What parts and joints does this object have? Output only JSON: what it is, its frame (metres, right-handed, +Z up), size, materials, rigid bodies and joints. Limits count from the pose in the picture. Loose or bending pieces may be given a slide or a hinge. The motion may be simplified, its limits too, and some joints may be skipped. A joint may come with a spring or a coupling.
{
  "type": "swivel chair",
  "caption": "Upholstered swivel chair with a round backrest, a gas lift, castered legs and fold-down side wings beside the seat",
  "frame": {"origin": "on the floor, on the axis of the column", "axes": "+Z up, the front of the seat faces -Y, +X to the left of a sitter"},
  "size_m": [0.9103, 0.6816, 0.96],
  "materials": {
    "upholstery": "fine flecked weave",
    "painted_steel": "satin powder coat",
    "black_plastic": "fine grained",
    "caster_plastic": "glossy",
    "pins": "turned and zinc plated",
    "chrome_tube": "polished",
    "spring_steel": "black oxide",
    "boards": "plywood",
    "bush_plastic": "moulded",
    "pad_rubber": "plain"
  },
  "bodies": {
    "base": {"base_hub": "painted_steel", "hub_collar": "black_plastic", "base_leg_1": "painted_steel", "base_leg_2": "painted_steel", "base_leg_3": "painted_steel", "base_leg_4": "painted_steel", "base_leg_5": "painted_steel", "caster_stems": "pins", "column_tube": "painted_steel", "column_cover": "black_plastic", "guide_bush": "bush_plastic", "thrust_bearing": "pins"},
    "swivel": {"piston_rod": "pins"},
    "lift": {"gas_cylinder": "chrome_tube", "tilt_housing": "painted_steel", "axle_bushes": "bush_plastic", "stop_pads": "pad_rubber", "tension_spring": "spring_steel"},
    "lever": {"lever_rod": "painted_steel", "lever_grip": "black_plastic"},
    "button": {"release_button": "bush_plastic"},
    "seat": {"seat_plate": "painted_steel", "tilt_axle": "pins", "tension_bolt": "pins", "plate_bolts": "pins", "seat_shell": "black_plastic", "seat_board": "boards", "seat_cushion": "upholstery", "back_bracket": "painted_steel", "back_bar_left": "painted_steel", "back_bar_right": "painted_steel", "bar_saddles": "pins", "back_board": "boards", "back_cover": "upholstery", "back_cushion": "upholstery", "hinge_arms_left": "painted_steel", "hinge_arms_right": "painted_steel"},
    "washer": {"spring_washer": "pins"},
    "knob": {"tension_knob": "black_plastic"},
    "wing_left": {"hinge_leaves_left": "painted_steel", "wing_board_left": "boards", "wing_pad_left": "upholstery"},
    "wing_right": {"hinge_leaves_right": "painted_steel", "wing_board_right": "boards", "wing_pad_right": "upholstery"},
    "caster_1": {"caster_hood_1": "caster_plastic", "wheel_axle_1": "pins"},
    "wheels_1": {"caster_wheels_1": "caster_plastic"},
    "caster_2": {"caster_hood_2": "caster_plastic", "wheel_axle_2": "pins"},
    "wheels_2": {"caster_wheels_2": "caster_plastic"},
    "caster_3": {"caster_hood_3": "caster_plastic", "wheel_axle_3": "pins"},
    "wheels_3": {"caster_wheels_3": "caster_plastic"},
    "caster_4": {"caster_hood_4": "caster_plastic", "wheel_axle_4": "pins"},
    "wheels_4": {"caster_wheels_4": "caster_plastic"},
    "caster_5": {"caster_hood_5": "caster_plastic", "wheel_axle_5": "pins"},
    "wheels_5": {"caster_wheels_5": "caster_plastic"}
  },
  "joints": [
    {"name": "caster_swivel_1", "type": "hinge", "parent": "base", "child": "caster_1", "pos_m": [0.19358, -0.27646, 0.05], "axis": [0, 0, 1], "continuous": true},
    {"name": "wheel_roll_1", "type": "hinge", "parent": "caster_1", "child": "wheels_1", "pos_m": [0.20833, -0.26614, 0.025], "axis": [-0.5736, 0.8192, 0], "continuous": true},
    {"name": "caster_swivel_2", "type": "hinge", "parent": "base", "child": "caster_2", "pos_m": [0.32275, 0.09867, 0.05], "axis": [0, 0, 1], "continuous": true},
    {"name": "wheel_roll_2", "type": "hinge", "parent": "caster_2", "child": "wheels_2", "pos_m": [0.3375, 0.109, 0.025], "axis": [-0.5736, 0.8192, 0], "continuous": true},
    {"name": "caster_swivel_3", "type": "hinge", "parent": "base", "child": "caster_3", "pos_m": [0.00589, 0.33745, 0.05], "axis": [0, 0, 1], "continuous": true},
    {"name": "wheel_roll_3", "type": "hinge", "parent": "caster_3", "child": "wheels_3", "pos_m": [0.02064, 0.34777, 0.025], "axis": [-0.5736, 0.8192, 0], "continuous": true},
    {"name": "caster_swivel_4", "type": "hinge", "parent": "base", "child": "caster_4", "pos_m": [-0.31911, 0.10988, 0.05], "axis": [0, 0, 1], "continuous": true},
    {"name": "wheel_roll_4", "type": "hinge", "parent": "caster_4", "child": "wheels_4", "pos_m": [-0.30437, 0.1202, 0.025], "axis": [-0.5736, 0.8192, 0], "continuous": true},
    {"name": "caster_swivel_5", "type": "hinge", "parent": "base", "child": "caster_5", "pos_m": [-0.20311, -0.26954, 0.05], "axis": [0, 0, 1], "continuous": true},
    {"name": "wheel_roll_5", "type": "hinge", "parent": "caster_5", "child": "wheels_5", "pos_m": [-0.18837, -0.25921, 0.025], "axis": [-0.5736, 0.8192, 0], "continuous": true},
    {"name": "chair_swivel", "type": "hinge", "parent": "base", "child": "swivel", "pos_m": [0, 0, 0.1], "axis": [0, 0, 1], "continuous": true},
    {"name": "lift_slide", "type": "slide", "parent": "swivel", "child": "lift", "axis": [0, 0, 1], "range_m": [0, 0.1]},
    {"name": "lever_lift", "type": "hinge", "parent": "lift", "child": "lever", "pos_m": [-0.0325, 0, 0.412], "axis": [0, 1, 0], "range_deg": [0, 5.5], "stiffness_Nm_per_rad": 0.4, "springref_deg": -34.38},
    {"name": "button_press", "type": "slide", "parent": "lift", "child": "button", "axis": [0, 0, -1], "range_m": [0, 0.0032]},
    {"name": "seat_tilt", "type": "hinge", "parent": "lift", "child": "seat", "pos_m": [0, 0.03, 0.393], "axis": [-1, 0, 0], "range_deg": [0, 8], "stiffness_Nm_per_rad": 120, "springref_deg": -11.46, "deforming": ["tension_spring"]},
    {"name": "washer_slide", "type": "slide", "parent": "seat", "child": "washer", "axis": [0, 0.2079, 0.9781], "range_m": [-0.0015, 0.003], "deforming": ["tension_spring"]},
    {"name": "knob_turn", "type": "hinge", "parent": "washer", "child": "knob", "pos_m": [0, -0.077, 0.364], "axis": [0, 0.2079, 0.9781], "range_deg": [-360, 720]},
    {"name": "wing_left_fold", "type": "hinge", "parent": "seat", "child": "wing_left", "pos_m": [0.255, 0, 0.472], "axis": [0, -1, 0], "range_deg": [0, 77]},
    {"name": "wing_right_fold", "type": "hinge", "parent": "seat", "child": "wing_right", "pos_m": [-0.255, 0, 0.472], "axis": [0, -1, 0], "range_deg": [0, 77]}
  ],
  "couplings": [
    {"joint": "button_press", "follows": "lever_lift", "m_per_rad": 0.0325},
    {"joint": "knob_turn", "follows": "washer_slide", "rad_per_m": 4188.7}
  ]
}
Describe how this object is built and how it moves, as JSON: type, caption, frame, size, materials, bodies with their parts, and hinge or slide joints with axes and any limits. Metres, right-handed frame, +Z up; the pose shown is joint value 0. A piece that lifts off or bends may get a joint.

§ **Short problem**: Please copy out each record, character for character.

§ **Output of the task**:
What parts and joints does this object have? Output only JSON: what it is, its frame (metres, right-handed, +Z up), size, materials, rigid bodies and joints. Limits count from the pose in the picture. Loose or bending pieces may be given a slide or a hinge. The motion may be simplified, its limits too, and some joints may be skipped. A joint may come with a spring or a coupling.
{
  "type": "swivel chair",
  "caption": "Upholstered swivel chair with a round backrest, a gas lift, castered legs and fold-down side wings beside the seat",
  "frame": {"origin": "on the floor, on the axis of the column", "axes": "+Z up, the front of the seat faces -Y, +X to the left of a sitter"},
  "size_m": [0.9103, 0.6816, 0.96],
  "materials": {
    "upholstery": "fine flecked weave",
    "painted_steel": "satin powder coat",
    "black_plastic": "fine grained",
    "caster_plastic": "glossy",
    "pins": "turned and zinc plated",
    "chrome_tube": "polished",
    "spring_steel": "black oxide",
    "boards": "plywood",
    "bush_plastic": "moulded",
    "pad_rubber": "plain"
  },
  "bodies": {
    "base": {"base_hub": "painted_steel", "hub_collar": "black_plastic", "base_leg_1": "painted_steel", "base_leg_2": "painted_steel", "base_leg_3": "painted_steel", "base_leg_4": "painted_steel", "base_leg_5": "painted_steel", "caster_stems": "pins", "column_tube": "painted_steel", "column_cover": "black_plastic", "guide_bush": "bush_plastic", "thrust_bearing": "pins"},
    "swivel": {"piston_rod": "pins"},
    "lift": {"gas_cylinder": "chrome_tube", "tilt_housing": "painted_steel", "axle_bushes": "bush_plastic", "stop_pads": "pad_rubber", "tension_spring": "spring_steel"},
    "lever": {"lever_rod": "painted_steel", "lever_grip": "black_plastic"},
    "button": {"release_button": "bush_plastic"},
    "seat": {"seat_plate": "painted_steel", "tilt_axle": "pins", "tension_bolt": "pins", "plate_bolts": "pins", "seat_shell": "black_plastic", "seat_board": "boards", "seat_cushion": "upholstery", "back_bracket": "painted_steel", "back_bar_left": "painted_steel", "back_bar_right": "painted_steel", "bar_saddles": "pins", "back_board": "boards", "back_cover": "upholstery", "back_cushion": "upholstery", "hinge_arms_left": "painted_steel", "hinge_arms_right": "painted_steel"},
    "washer": {"spring_washer": "pins"},
    "knob": {"tension_knob": "black_plastic"},
    "wing_left": {"hinge_leaves_left": "painted_steel", "wing_board_left": "boards", "wing_pad_left": "upholstery"},
    "wing_right": {"hinge_leaves_right": "painted_steel", "wing_board_right": "boards", "wing_pad_right": "upholstery"},
    "caster_1": {"caster_hood_1": "caster_plastic", "wheel_axle_1": "pins"},
    "wheels_1": {"caster_wheels_1": "caster_plastic"},
    "caster_2": {"caster_hood_2": "caster_plastic", "wheel_axle_2": "pins"},
    "wheels_2": {"caster_wheels_2": "caster_plastic"},
    "caster_3": {"caster_hood_3": "caster_plastic", "wheel_axle_3": "pins"},
    "wheels_3": {"caster_wheels_3": "caster_plastic"},
    "caster_4": {"caster_hood_4": "caster_plastic", "wheel_axle_4": "pins"},
    "wheels_4": {"caster_wheels_4": "caster_plastic"},
    "caster_5": {"caster_hood_5": "caster_plastic", "wheel_axle_5": "pins"},
    "wheels_5": {"caster_wheels_5": "caster_plastic"}
  },
  "joints": [
    {"name": "caster_swivel_1", "type": "hinge", "parent": "base", "child": "caster_1", "pos_m": [0.19358, -0.27646, 0.05], "axis": [0, 0, 1], "continuous": true},
    {"name": "wheel_roll_1", "type": "hinge", "parent": "caster_1", "child": "wheels_1", "pos_m": [0.20833, -0.26614, 0.025], "axis": [-0.5736, 0.8192, 0], "continuous": true},
    {"name": "caster_swivel_2", "type": "hinge", "parent": "base", "child": "caster_2", "pos_m": [0.32275, 0.09867, 0.05], "axis": [0, 0, 1], "continuous": true},
    {"name": "wheel_roll_2", "type": "hinge", "parent": "caster_2", "child": "wheels_2", "pos_m": [0.3375, 0.109, 0.025], "axis": [-0.5736, 0.8192, 0], "continuous": true},
    {"name": "caster_swivel_3", "type": "hinge", "parent": "base", "child": "caster_3", "pos_m": [0.00589, 0.33745, 0.05], "axis": [0, 0, 1], "continuous": true},
    {"name": "wheel_roll_3", "type": "hinge", "parent": "caster_3", "child": "wheels_3", "pos_m": [0.02064, 0.34777, 0.025], "axis": [-0.5736, 0.8192, 0], "continuous": true},
    {"name": "caster_swivel_4", "type": "hinge", "parent": "base", "child": "caster_4", "pos_m": [-0.31911, 0.10988, 0.05], "axis": [0, 0, 1], "continuous": true},
    {"name": "wheel_roll_4", "type": "hinge", "parent": "caster_4", "child": "wheels_4", "pos_m": [-0.30437, 0.1202, 0.025], "axis": [-0.5736, 0.8192, 0], "continuous": true},
    {"name": "caster_swivel_5", "type": "hinge", "parent": "base", "child": "caster_5", "pos_m": [-0.20311, -0.26954, 0.05], "axis": [0, 0, 1], "continuous": true},
    {"name": "wheel_roll_5", "type": "hinge", "parent": "caster_5", "child": "wheels_5", "pos_m": [-0.18837, -0.25921, 0.025], "axis": [-0.5736, 0.8192, 0], "continuous": true},
    {"name": "chair_swivel", "type": "hinge", "parent": "base", "child": "swivel", "pos_m": [0, 0, 0.1], "axis": [0, 0, 1], "continuous": true},
    {"name": "lift_slide", "type": "slide", "parent": "swivel", "child": "lift", "axis": [0, 0, 1], "range_m": [0, 0.1]},
    {"name": "lever_lift", "type": "hinge", "parent": "lift", "child": "lever", "pos_m": [-0.0325, 0, 0.412], "axis": [0, 1, 0], "range_deg": [0, 5.5], "stiffness_Nm_per_rad": 0.4, "springref_deg": -34.38},
    {"name": "button_press", "type": "slide", "parent": "lift", "child": "button", "axis": [0, 0, -1], "range_m": [0, 0.0032]},
    {"name": "seat_tilt", "type": "hinge", "parent": "lift", "child": "seat", "pos_m": [0, 0.03, 0.393], "axis": [-1, 0, 0], "range_deg": [0, 8], "stiffness_Nm_per_rad": 120, "springref_deg": -11.46, "deforming": ["tension_spring"]},
    {"name": "washer_slide", "type": "slide", "parent": "seat", "child": "washer", "axis": [0, 0.2079, 0.9781], "range_m": [-0.0015, 0.003], "deforming": ["tension_spring"]},
    {"name": "knob_turn", "type": "hinge", "parent": "washer", "child": "knob", "pos_m": [0, -0.077, 0.364], "axis": [0, 0.2079, 0.9781], "range_deg": [-360, 720]},
    {"name": "wing_left_fold", "type": "hinge", "parent": "seat", "child": "wing_left", "pos_m": [0.255, 0, 0.472], "axis": [0, -1, 0], "range_deg": [0, 77]},
    {"name": "wing_right_fold", "type": "hinge", "parent": "seat", "child": "wing_right", "pos_m": [-0.255, 0, 0.472], "axis": [0, -1, 0], "range_deg": [0, 77]}
  ],
  "couplings": [
    {"joint": "button_press", "follows": "lever_lift", "m_per_rad": 0.0325},
    {"joint": "knob_turn", "follows": "washer_slide", "rad_per_m": 4188.7}
  ]
}
Describe how this object is built and how it moves, as JSON: type, caption, frame, size, materials, bodies with their parts, and hinge or slide joints with axes and any limits. Metres, right-handed frame, +Z up; the pose shown is joint value 0. A piece that lifts off or bends may get a joint.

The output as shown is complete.